The Court preferred this latter approach, and pointedly remarked that the applicant being the only purchaser "does not justify an extortionate valuation".
When coming to this view, the Court reiterated the classic definition of value taken from the High Court case Spencer v The Commonwealth (1907) 5 CLR 418, namely that it is "a sale by voluntary bargaining between the vendor and the purchaser, willing to trade but neither of them so anxious to do so that he would overlook any ordinary business consideration".
Valuation methodology for mining lease compensation: key takeaways
- The direct comparison method remains the authoritative approach to compensation valuation before the Land Court of Queensland, even in situations where there is a dearth of comparable sales for valuation experts to rely upon when making their assessments.
- Valuations should not attempt to draw comparable values from incomparable sales, and an alternative approach is to assess comparable premiums being paid above the agreed market value.
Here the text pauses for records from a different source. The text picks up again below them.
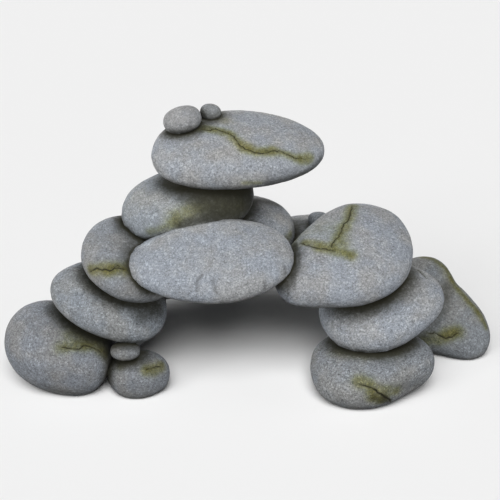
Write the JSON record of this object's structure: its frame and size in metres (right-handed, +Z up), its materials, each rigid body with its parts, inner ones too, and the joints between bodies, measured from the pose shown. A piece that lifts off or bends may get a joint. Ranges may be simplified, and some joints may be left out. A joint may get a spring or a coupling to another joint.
{
  "type": "pebble stack",
  "caption": "Low arch of flat, water-worn grey pebbles bedded on one another, with small pebbles on top, mossy hairline cracks and an open passage beneath.",
  "frame": {"origin": "on the ground, under the middle of the stack's bounding box", "axes": "+Z up, +X along the stack towards its taller single column with the leaning stone, -Y towards the finished front"},
  "size_m": [0.2584, 0.1062, 0.1415],
  "materials": {
    "cap_stone": "matt, fine-grained, water-worn",
    "cap_pebble_large": "matt, fine-grained, water-worn",
    "cap_pebble_small": "matt, fine-grained, water-worn",
    "neck_stone": "matt, fine-grained, water-worn",
    "front_bridge_stone": "matt, fine-grained, water-worn",
    "rear_bridge_stone": "matt, fine-grained, water-worn",
    "left_shoulder_stone": "matt, fine-grained, water-worn",
    "left_rear_shoulder_stone": "matt, fine-grained, water-worn",
    "right_shoulder_stone": "matt, fine-grained, water-worn",
    "rear_right_stone": "matt, fine-grained, water-worn",
    "rear_pebble": "matt, fine-grained, water-worn",
    "left_step_stone": "matt, fine-grained, water-worn",
    "right_step_stone": "matt, fine-grained, water-worn",
    "right_rear_step_stone": "matt, fine-grained, water-worn",
    "left_wedge_pebble": "matt, fine-grained, water-worn",
    "left_toe_stone": "matt, fine-grained, water-worn",
    "left_foot_stone": "matt, fine-grained, water-worn",
    "left_rear_foot_stone": "matt, fine-grained, water-worn",
    "right_foot_stone": "matt, fine-grained, water-worn",
    "right_rear_foot_stone": "matt, fine-grained, water-worn",
    "inner_rear_foot_stone": "matt, fine-grained, water-worn"
  },
  "bodies": {
    "root": {"cap_stone": "cap_stone", "cap_pebble_large": "cap_pebble_large", "cap_pebble_small": "cap_pebble_small", "neck_stone": "neck_stone", "front_bridge_stone": "front_bridge_stone", "rear_bridge_stone": "rear_bridge_stone", "left_shoulder_stone": "left_shoulder_stone", "left_rear_shoulder_stone": "left_rear_shoulder_stone", "right_shoulder_stone": "right_shoulder_stone", "rear_right_stone": "rear_right_stone", "rear_pebble": "rear_pebble", "left_step_stone": "left_step_stone", "right_step_stone": "right_step_stone", "right_rear_step_stone": "right_rear_step_stone", "left_wedge_pebble": "left_wedge_pebble", "left_toe_stone": "left_toe_stone", "left_foot_stone": "left_foot_stone", "left_rear_foot_stone": "left_rear_foot_stone", "right_foot_stone": "right_foot_stone", "right_rear_foot_stone": "right_rear_foot_stone", "inner_rear_foot_stone": "inner_rear_foot_stone"}
  },
  "joints": []
}
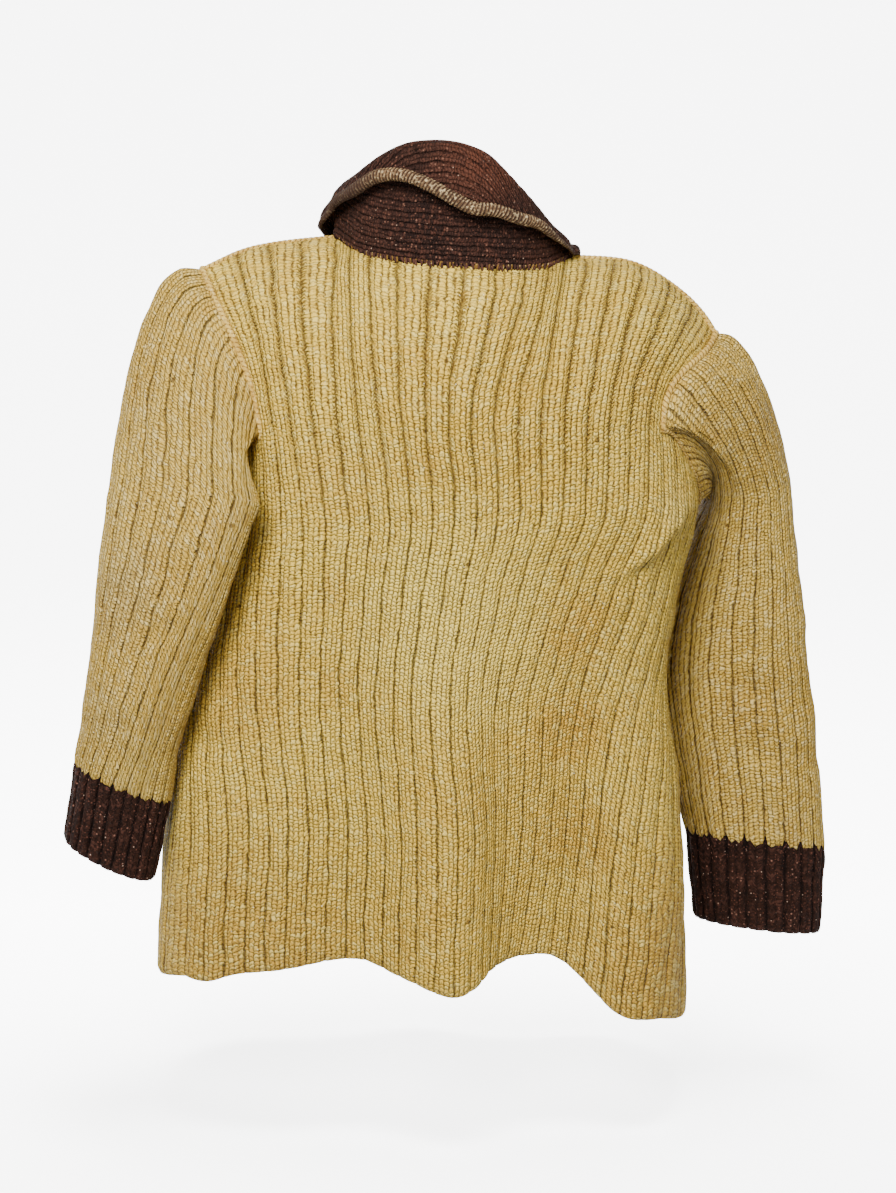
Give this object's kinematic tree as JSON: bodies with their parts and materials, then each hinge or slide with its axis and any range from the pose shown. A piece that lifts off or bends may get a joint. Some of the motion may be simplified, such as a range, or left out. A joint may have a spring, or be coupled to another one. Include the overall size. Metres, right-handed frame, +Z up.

- Practitioners and expert witnesses should be aware of their obligations under Part 5 of the Land Court Rules 2000 (Qld) and the relevant Practice Directions, which set out the duties of expert witnesses. Specifically, anyone appearing in these proceedings as an expert is to assist the court, and this duty overrides any obligation they may have to the party or person paying their fee or expenses.
- Remember that with all mining lease compensation matters, an uplift fee of not less than 10% is added to the compensation payable, per section 281(4)(e) of the MRA, so mining lease holders should factor in this fee when calculating compensation.
- A decision in April underscored the importance of landowners disclosing information that may materially affect the quantum of compensation claimed in compensation proceedings under the Mineral and Energy Resources (Common Provisions) Act 2014 (Qld).